1st and 2nd Class Cabin Information for Trans-Siberian Railway Trains
All our Trans-Siberian tours use the most optimal and practical trains to use for each section of travel as well as focusing on the best quality trains with the highest standard Trans Siberian railway cabin that can be used on each route. In general we will try to only use a train from a destination that originates in that destination as this gives the best chance of ticket availability. We have travelled on all the trains we offer at some point over the years and notice that increasingly ther eis little difference between the rolling stock used. From your perspective you only need to decide on which class of carriage you wish to travel in – we have already done the rest for you. Most of our clients will travel the Trans Siberian express in a first class cabin or buyout a full Trans Siberian 2nd class cabin on trains that do not have a first class carriage.

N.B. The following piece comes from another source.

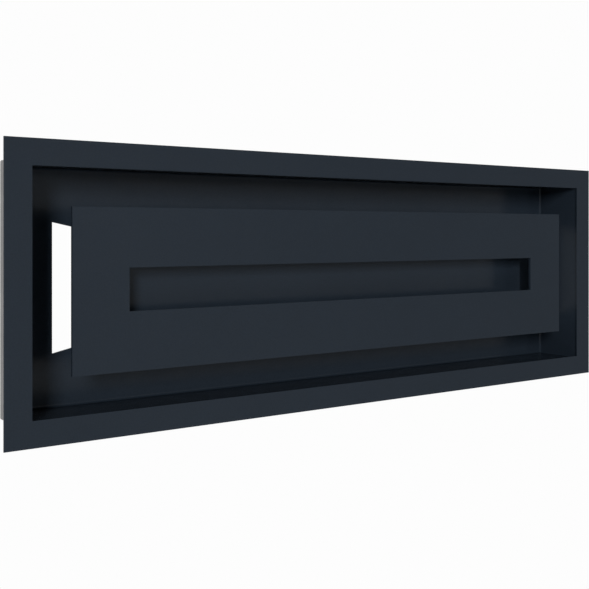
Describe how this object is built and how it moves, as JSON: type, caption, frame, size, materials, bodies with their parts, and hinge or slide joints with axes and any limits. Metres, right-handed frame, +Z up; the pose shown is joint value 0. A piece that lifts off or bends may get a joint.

Differences between first and Second class Trains-Siberian trains
On almost all Trans-Siberian trains it is a very simple distinction – Trans Siberian railway 2nd class cabins have 4 berths (2 upper and 2 lower) and Trans Siberian railway 1st class cabins have 2 berths (usually 2 lower but occassionally one upper and one lower). Aside from the number of berths there is little difference between the cabins from a space, decor, luggage storage, security and window size perspective. There are also open 3rd class carriages but we never use these.
Classes: Russian & Mongolian Run Trains
There are two cabins classes we use on our trips. Most carriage son any train are Trans Siberian second class in 4-berth cabins known as “kupés” which have 2 upper and 2 lower berths, plenty of luggage storage space and a small table. There are also 2 berth Trans Siberian railroad first class cabins called “spalny vagons” which are very similar to 4 berth cabins but just lack the upper two berths. Many trains do not have the 2 berth cabins though. All cabins are comfortable and clean with full bedding provided consisting of duvet, sheets, pillows and pillow cases, blankets and hand towels.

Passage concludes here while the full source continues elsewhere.